DATASET SECTION -
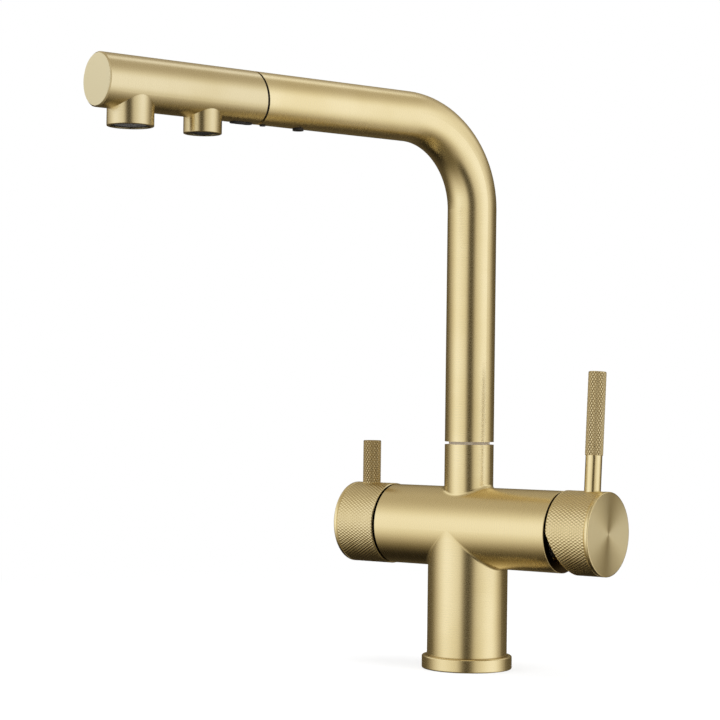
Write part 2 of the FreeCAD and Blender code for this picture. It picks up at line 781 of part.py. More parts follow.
def stop_screw():
    """Grub screw whose tip runs in the spigot's groove and stops the spout each way."""
    tip_start = spigot_radius - stop_groove_depth + free_gap
    body_start = neck_bore + seat_gap
    body_end = neck_radius - seat_gap
    foot = Vector(0, body_start, stop_level)
    screw = Part.makeCylinder(knob_screw_radius - running_gap, body_end - body_start, foot, Vector(0, 1, 0))
    tip = Part.makeCylinder(stop_tip_radius, body_start - tip_start, Vector(0, tip_start, stop_level),
                            Vector(0, 1, 0))
    socket = Part.makeCylinder(screw_socket_radius, screw_socket_depth,
                               Vector(0, body_end - screw_socket_depth, stop_level), Vector(0, 1, 0))
    return screw.fuse(tip).removeSplitter().cut(socket)


def spout_spigot():
    """Turned insert of the riser that swivels in the neck's bore."""
    spigot = upright(tube_bore - seat_gap / 2, riser_foot, riser_foot + spigot_socket)
    spigot = spigot.fuse(upright(spigot_radius, spigot_foot, riser_foot))
    tools = [upright(spigot_bore, spigot_foot, riser_foot + spigot_socket)]
    floor = bearing_radius - slip_ring_depth - seat_gap
    for level in slip_ring_levels:
        top = level + slip_ring_height + seat_gap
        tools.append(upright(neck_bore, level - seat_gap, top).cut(upright(floor, level - seat_gap, top)))
    centre = bearing_radius - ring_seal_section
    low = ring_seal_level - ring_seal_section - seat_gap
    high = ring_seal_level + ring_seal_section + seat_gap
    seal_floor = centre - ring_seal_section - running_gap
    tools.append(upright(neck_bore, low, high).cut(upright(seal_floor, low, high)))
    tools.append(stop_groove())
    return at_rest_swivel(spigot.cut(tools).removeSplitter())


def stop_groove():
    """Part ring that lets the stop screw's tip pass through the swivel's travel."""
    half_height = stop_tip_radius + stop_groove_play
    low = stop_level - half_height
    floor = spigot_radius - stop_groove_depth
    tip_angle = math.degrees(half_height / floor)
    sweep = swivel_travel + 2 * tip_angle
    outer = Part.makeCylinder(neck_bore, 2 * half_height, Vector(0, 0, low), Vector(0, 0, 1), sweep)
    outer.rotate(Vector(0, 0, 0), Vector(0, 0, 1), 90 - sweep / 2)
    return outer.cut(upright(floor, low, low + 2 * half_height))


def spigot_slip_rings():
    rings = []
    for level in slip_ring_levels:
        ring = upright(bearing_radius, level, level + slip_ring_height)
        rings.append(ring.cut(upright(bearing_radius - slip_ring_depth, level, level + slip_ring_height)))
    return Part.makeCompound(rings)


def spigot_ring_seal():
    centre = Vector(0, 0, ring_seal_level)
    return centred_ring(centre, Vector(0, 0, 1), bearing_radius - ring_seal_section, ring_seal_section)


def spout_path_solid(radius, bottom, end, side=0.0):
    """Round bar up the riser, round the bend and out along the arm."""
    bend_start = arm_height - bend_radius
    riser = upright(radius, bottom, bend_start, side)
    arm = arm_rod(radius, bend_radius, end, side)
    disc_circle = Part.makeCircle(radius, Vector(side, 0, bend_start), Vector(0, 0, 1))
    disc = Part.Face(Part.Wire(disc_circle))
    bend = disc.revolve(Vector(side, -bend_radius, bend_start), Vector(1, 0, 0), 90)
    return riser.fuse([bend, arm])


def spout_tube():
    """Round tube with a slanted mouth and a hole for each of the collar's pegs."""
    end = mouth_reach + slant_run
    tube = spout_path_solid(tube_radius, riser_foot, end)
    tube = tube.cut([spout_path_solid(tube_bore, riser_foot, end), joint_side(mouth_reach, 1)])
    for radius, back, _ in collar_pegs:
        tube = tube.cut(drop_rod(radius + seat_gap, arm_height - 2 * tube_radius, arm_height - tube_bore / 2,
                                 mouth_reach - back))
    return at_rest_swivel(tube)


def docking_collar():
    """Sleeve in the arm's mouth that guides the head, held by two pegs through the tube."""
    start = mouth_reach - collar_depth
    end = head_start + slant_run
    lip = arm_rod(tube_radius - collar_lip_inset, mouth_reach - slant_run, end)
    lip = lip.cut(joint_side(mouth_reach, -1))
    sleeve = arm_rod(tube_bore - seat_gap, start, end).fuse(lip)
    half = core_key_width / 2 + free_gap
    keyway_floor = arm_height - collar_bore - core_key_height - free_gap
    keyway = block((-half, half), (-end, -start), (keyway_floor, arm_height))
    collar = sleeve.cut([arm_rod(collar_bore, start, end), keyway, joint_side(head_start, 1)])
    for radius, back, proud in collar_pegs:
        peg_bottom = arm_height - tube_radius - proud
        collar = collar.fuse(drop_rod(radius, peg_bottom, keyway_floor, mouth_reach - back))
    return at_rest_swivel(collar.removeSplitter())


def pull_out_hose():
    """Twin bore hose along its way inside the tap, from the foot to the head's nut."""
    hose = spout_path_solid(hose_radius, 0, hose_end)
    for side in (-1, 1):
        hose = hose.cut(spout_path_solid(hose_channel, 0, hose_end, side * hose_channel_offset))
    return at_rest_swivel(hose)


def outlet_bores():
    """Radius and reach of the bore in each outlet."""
    return {"main": (main_outlet_radius - outlet_rim, main_outlet_reach),
            "filter": (filter_outlet_radius - outlet_rim, filter_outlet_reach)}


def lock_plug_room(bottom):
    """Room for the lock plug from a level up to its seat in the core."""
    return drop_slot(lock_plug_width + 2 * seat_gap, lock_plug_length + 2 * seat_gap, bottom,
                     arm_height - core_flat, lock_plug_reach)


def head_shell():
    """Closed tube with the two outlets cast under it."""
    tube = arm_rod(tube_radius, head_start - slant_run, head_end).cut(joint_side(head_start, -1))
    main = drop_rod(main_outlet_radius, outlet_bottom, arm_height, main_outlet_reach)
    side = drop_rod(filter_outlet_radius, outlet_bottom, arm_height, filter_outlet_reach)
    shell = tube.fuse([main, side]).removeSplitter()
    for radius in (main_outlet_radius, filter_outlet_radius):
        rim = rim_edges(shell, radius, lambda centre: abs(centre.z - outlet_bottom) < rim_match)
        shell = shell.makeFillet(outlet_rim_chamfer, rim)
    front = rim_edges(shell, tube_radius, lambda centre: abs(centre.y + head_end) < rim_match)
    shell = shell.makeChamfer(head_chamfer, front)
    tools = [arm_rod(head_bore, head_start - slant_run, head_end - head_wall)]
    for radius, reach in outlet_bores().values():
        tools.append(drop_rod(radius, outlet_bottom, arm_height - core_flat, reach))
    tools.append(lock_plug_room(arm_height - 2 * tube_radius))
    return at_rest_swivel(shell.cut(tools))


def head_core():
    """Waterway body with one channel to each outlet and a keyed nose for the docking collar."""
    core = arm_rod(core_radius, head_start - slant_run, head_end - head_wall - core_end_margin)
    core = core.cut(joint_side(head_start, -1)).fuse(arm_rod(nose_radius, nose_start, head_start + slant_run))
    half = core_key_width / 2
    key_bottom = arm_height - collar_bore - core_key_height
    key = block((-half, half), (-head_start, -nose_start), (key_bottom, arm_height))
    core = core.fuse(key.cut(arm_rod(nose_radius / 2, nose_start, head_start)))
    flat_level = arm_height - core_flat
    tools = []
    for name, (radius, reach) in outlet_bores().items():
        side = channel_offset if name == "main" else -channel_offset
        tools.append(arm_rod(channel_radius, nose_start, reach, side))
        tools.append(drop_rod(channel_radius, flat_level, arm_height, reach, side))
        tools.append(block((-tube_radius, tube_radius), (-reach - radius, -reach + radius),
                           (arm_height - tube_radius, flat_level)))
    tools.append(lock_plug_room(arm_height - tube_radius))
    return at_rest_swivel(core.cut(tools).removeSplitter())


def outlet_seals():
    top = arm_height - core_flat
    rings = []
    for radius, reach in outlet_bores().values():
        outer = radius - 2 * seat_gap
        ring = drop_rod(outer, top - outlet_seal_height, top, reach)
        ring = ring.cut(drop_rod(outer - outlet_seal_width, top - outlet_seal_height, top, reach))
        rings.append(at_rest_swivel(ring))
    return Part.makeCompound(rings)


def main_aerator_cage():
    """Threaded ring that holds the aerator against its seal."""
    radius, reach = outlet_bores()["main"]
    top = arm_height - core_flat - outlet_seal_height
    bottom = outlet_bottom + aerator_inset
    ring = drop_rod(radius - seat_gap, bottom, top, reach)
    return at_rest_swivel(ring.cut(drop_rod(radius - seat_gap - cage_wall, bottom, top, reach)))


def main_aerator_insert():
    """Aerator body with its face a step inside the cage."""
    radius, reach = outlet_bores()["main"]
    top = arm_height - core_flat - outlet_seal_height
    bottom = outlet_bottom + aerator_inset + cage_step
    outer = radius - seat_gap - cage_wall - seat_gap
    insert = drop_rod(outer, bottom, top, reach)
    well = drop_rod(outer - cage_wall, bottom + insert_face, top, reach)
    return at_rest_swivel(insert.cut(well))


def filter_outlet_nozzle():
    """Flow straightener with a shallow coned face that stands a little below the rim."""
    radius, reach = outlet_bores()["filter"]
    outer = radius - seat_gap
    top = arm_height - core_flat - outlet_seal_height
    shoulder = outlet_bottom + nozzle_rim_inset
    body = drop_rod(outer, shoulder, top, reach)
    cone = Part.makeCone(outer, nozzle_tip_radius, nozzle_cone, Vector(0, -reach, shoulder), Vector(0, 0, -1))
    well = drop_rod(outer - cage_wall, shoulder + nozzle_face, top, reach)
    return at_rest_swivel(body.fuse(cone).cut(well))


def core_lock_plug():
    """Oblong plug under the head that locks the core in the shell."""
    bottom = arm_height - tube_radius - lock_plug_proud
    plug = drop_slot(lock_plug_width, lock_plug_length, bottom, arm_height - core_flat, lock_plug_reach)
    lowest = [edge for edge in plug.Edges if edge.BoundBox.ZMax < bottom + rim_match]
    return at_rest_swivel(plug.makeChamfer(lock_plug_proud / 2, lowest))


def hose_nut():
    """Brass fitting between the hose and the head's core."""
    nut = arm_rod(hose_nut_radius, hose_end, nose_start)
    for side in (-1, 1):
        nut = nut.cut(arm_rod(hose_channel, hose_end, nose_start, side * hose_channel_offset))
    return at_rest_swivel(nut)


def hose_ferrule():
    """Crimped sleeve round the hose's end."""
    sleeve = arm_rod(hose_radius + running_gap + ferrule_wall, hose_end - ferrule_length, hose_end)
    return at_rest_swivel(sleeve.cut(arm_rod(hose_radius + running_gap, hose_end - ferrule_length, hose_end)))


pieces = (
    base_flange, base_gasket, tap_body, inlet_manifold, manifold_seals, manifold_pins,
    cartridge_housing, cartridge_port_seals, cartridge_fixed_disc, cartridge_moving_disc, cartridge_slider,
    cartridge_rotor, stem_pin, cartridge_stem, cartridge_nut, mixer_knob, mixer_lever, mixer_knob_screw,
    filter_valve_seat, filter_valve_body, filter_fixed_disc, filter_moving_disc, filter_spindle,
    filter_spindle_seal, filter_spindle_clip, filter_knob, filter_lever, filter_knob_screw,
    swivel_ring, stop_screw, spout_spigot, spigot_slip_rings, spigot_ring_seal, spout_tube, docking_collar,
    pull_out_hose, head_shell, head_core, outlet_seals, main_aerator_cage, main_aerator_insert,
    filter_outlet_nozzle, core_lock_plug, hose_nut, hose_ferrule,
)

os.makedirs("parts", exist_ok=True)
for piece in pieces:
    shape = piece()
    shape.exportStep(f"parts/{piece.__name__}.step")
    print(piece.__name__, len(shape.Solids), "solid", round(shape.Volume / 1000, 2), "cm3", shape.isValid())
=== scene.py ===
import json
import math
import bpy
from mathutils import Matrix, Vector


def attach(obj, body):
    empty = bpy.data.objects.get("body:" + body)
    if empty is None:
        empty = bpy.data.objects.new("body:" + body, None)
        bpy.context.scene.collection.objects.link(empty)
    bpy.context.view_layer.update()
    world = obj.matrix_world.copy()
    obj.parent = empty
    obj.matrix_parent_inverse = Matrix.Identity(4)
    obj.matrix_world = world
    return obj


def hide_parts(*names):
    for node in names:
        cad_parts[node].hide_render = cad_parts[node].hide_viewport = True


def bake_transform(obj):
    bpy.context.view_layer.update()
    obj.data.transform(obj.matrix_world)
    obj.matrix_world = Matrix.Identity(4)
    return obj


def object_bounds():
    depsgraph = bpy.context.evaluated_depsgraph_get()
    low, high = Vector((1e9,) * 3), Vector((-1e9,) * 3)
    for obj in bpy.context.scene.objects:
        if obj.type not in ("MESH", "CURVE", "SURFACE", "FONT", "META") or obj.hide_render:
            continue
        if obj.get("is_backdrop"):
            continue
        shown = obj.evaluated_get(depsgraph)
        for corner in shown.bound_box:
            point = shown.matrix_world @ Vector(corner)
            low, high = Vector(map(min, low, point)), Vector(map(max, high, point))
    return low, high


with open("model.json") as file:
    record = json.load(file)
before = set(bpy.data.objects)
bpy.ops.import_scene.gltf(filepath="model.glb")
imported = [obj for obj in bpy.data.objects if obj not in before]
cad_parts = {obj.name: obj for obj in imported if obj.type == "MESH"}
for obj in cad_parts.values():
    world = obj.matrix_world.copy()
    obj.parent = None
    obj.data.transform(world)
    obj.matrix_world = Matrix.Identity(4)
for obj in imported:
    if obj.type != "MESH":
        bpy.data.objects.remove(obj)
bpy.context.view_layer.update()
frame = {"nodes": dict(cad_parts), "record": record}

print("packed tap loaded")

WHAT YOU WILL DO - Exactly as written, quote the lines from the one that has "for piece in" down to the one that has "low, high = Vector((1e9,)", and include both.

RESULT OF THIS TASK -
for piece in pieces:
    shape = piece()
    shape.exportStep(f"parts/{piece.__name__}.step")
    print(piece.__name__, len(shape.Solids), "solid", round(shape.Volume / 1000, 2), "cm3", shape.isValid())
=== scene.py ===
import json
import math
import bpy
from mathutils import Matrix, Vector


def attach(obj, body):
    empty = bpy.data.objects.get("body:" + body)
    if empty is None:
        empty = bpy.data.objects.new("body:" + body, None)
        bpy.context.scene.collection.objects.link(empty)
    bpy.context.view_layer.update()
    world = obj.matrix_world.copy()
    obj.parent = empty
    obj.matrix_parent_inverse = Matrix.Identity(4)
    obj.matrix_world = world
    return obj


def hide_parts(*names):
    for node in names:
        cad_parts[node].hide_render = cad_parts[node].hide_viewport = True


def bake_transform(obj):
    bpy.context.view_layer.update()
    obj.data.transform(obj.matrix_world)
    obj.matrix_world = Matrix.Identity(4)
    return obj


def object_bounds():
    depsgraph = bpy.context.evaluated_depsgraph_get()
    low, high = Vector((1e9,) * 3), Vector((-1e9,) * 3)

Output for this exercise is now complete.